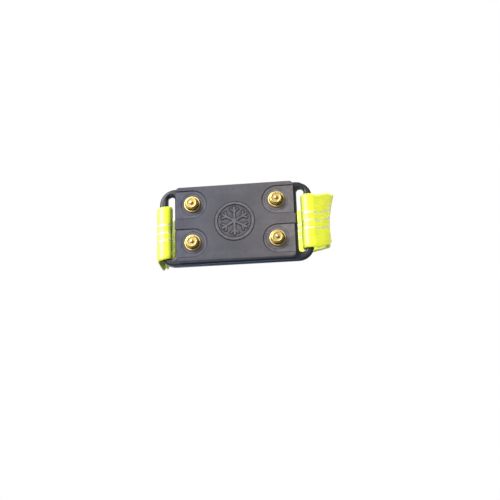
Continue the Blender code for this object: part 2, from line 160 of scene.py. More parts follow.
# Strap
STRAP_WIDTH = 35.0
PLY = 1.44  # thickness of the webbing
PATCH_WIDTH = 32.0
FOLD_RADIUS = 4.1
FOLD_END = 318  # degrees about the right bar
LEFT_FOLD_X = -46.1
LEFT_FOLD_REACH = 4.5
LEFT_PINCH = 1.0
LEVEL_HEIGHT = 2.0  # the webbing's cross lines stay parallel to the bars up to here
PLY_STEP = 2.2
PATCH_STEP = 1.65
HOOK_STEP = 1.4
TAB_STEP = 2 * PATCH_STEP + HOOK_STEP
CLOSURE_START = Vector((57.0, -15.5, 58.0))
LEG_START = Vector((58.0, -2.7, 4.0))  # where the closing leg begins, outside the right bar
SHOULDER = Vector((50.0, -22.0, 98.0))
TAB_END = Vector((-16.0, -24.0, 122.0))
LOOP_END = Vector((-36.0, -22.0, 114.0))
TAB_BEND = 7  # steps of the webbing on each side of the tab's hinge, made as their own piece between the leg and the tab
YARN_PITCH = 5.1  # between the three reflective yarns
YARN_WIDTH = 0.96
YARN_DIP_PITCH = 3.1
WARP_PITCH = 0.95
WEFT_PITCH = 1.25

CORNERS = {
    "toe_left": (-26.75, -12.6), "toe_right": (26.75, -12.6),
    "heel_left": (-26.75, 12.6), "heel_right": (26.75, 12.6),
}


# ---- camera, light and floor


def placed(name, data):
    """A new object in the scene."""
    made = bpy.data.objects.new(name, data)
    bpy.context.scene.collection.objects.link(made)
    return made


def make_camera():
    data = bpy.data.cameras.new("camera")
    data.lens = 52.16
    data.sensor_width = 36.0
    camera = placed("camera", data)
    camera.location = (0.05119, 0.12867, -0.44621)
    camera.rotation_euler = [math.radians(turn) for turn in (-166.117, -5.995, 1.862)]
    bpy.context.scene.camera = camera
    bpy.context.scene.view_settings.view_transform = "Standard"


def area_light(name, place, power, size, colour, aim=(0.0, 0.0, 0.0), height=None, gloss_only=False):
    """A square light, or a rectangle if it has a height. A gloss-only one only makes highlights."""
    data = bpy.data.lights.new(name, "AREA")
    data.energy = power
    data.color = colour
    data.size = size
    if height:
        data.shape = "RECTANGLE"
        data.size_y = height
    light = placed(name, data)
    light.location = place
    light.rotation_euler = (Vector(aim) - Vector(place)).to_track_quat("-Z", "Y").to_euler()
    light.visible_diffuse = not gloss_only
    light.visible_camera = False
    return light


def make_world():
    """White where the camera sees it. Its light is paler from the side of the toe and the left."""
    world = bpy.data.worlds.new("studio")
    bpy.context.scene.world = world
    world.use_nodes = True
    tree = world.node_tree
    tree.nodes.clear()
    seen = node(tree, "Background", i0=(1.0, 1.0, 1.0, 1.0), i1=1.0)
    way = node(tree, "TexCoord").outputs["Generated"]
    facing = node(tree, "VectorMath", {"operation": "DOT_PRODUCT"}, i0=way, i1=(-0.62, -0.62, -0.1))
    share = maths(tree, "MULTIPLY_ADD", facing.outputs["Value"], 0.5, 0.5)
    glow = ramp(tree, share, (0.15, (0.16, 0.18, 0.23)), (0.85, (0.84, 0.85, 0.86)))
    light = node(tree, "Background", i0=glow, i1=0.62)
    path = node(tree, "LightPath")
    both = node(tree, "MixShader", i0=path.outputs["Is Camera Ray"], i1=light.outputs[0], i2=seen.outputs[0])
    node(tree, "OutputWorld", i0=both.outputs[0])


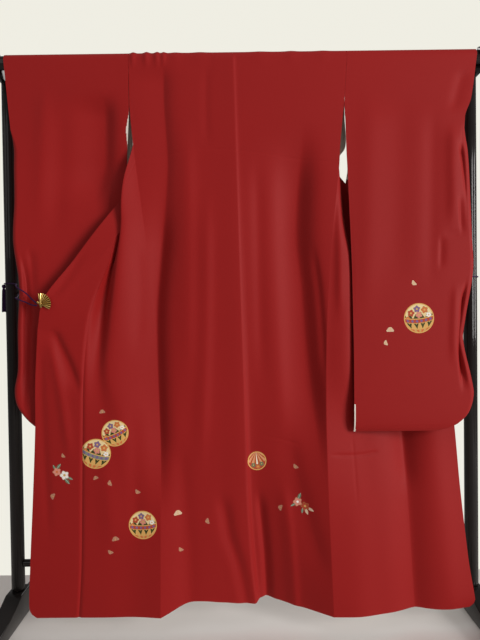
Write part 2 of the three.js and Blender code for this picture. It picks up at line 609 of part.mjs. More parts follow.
§
**Your instructions:**
Gather from the data above every line with the string "More".

**Completed task:**
Continue the Blender code for this object: part 2, from line 160 of scene.py. More parts follow.
Write part 2 of the three.js and Blender code for this picture. It picks up at line 609 of part.mjs. More parts follow.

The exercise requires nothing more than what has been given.